И все же не будем спешить. Ведь послание к коринфянам также было написано человеком. Как были созданы людьми иконы Рублева и фильм Тарковского. Значит, человек все же не безнадежен?

Думаю, что именно поиски ответа на эти вопросы, в итоге, привели меня в Церковь. А началось все с фильма, который тогда я досмотрел до конца. Как все-таки важно вовремя услышать нужные слова!

21. Они мешали строить социализм

– Дети свободны, а учителя я попрошу остаться! – звучат с последней парты слова, которые я уже давно приготовился услышать.

Восьмиклассники выходят из кабинета, а я остаюсь. Потому что учитель – это я. Точнее практикант, которому довелось вести урок в родной школе, надеясь, что никто из посторонних на него не придет, но эта надежда не сбылась.

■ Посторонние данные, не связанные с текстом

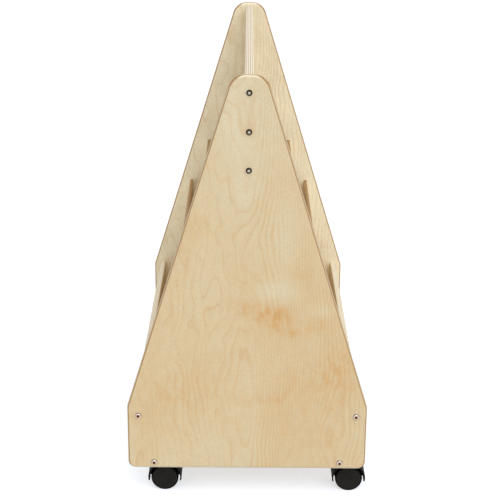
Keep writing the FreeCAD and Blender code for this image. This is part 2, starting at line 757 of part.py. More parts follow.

Да еще как! Сегодня на мой урок пришла сама Елена Ивановна, заведующая кафедрой, одна из легенд нашего пединститута, который в этом году я заканчиваю и теперь, еще не факт, что благополучно закончу. Поскольку тема мне попалась непростая «Революции в Европе 1848—1849 годов. Возникновение марксизма», а там на каждом шагу ямы и ловушки. Особенно, когда накануне всю ночь ты читал сборник «Вехи», авторы которого громят тот самый марксизм, а журнал «Огонек», который ты выписываешь, регулярно печатает статьи о жертвах сталинских репрессий. Но я вроде бы справился и не сказал об этом ни слова. Хотя так хотелось!

Закрываю дверь за последним учеником и сажусь за соседнюю парту. Елена Ивановна какое-то время молчит, деловито листая лежащую перед ней тетрадь, и затем, по-прежнему не поднимая глаз, совершенно спокойно, с интонацией хирурга, который в сотый готовится отрезать воспалившийся аппендикс, спрашивает:

– Скажите, за что Вы так не любите марксизм?

Я теряюсь, поскольку никак не ожидал, что разбор моего урока проверяющий начнет именно с такого вопроса.

– Простите, о чем Вы спросили?

– За что Вы не любите марксизм? – повторяет Елена Ивановна.

За пару секунд я мысленно прокручиваю в уме весь урок. Как она догадалась? Ведь я не сказал о Марксе ни одного плохого слова, а о Ленине и большевиках тем более. Казалось бы, обошел все ямы и ловушки. К тому же за окном «перестройка», и любить марксизм уже никто не обязан. Хотя впереди нас, выпускников, еще ждет экзамен по марксизму-ленинизму, на котором тебя могут легко завалить. Было бы желание!

Смотрю на проверяющую и неожиданно для самого себя отвечаю:

– А за что его любить? Вон сколько людей погибло!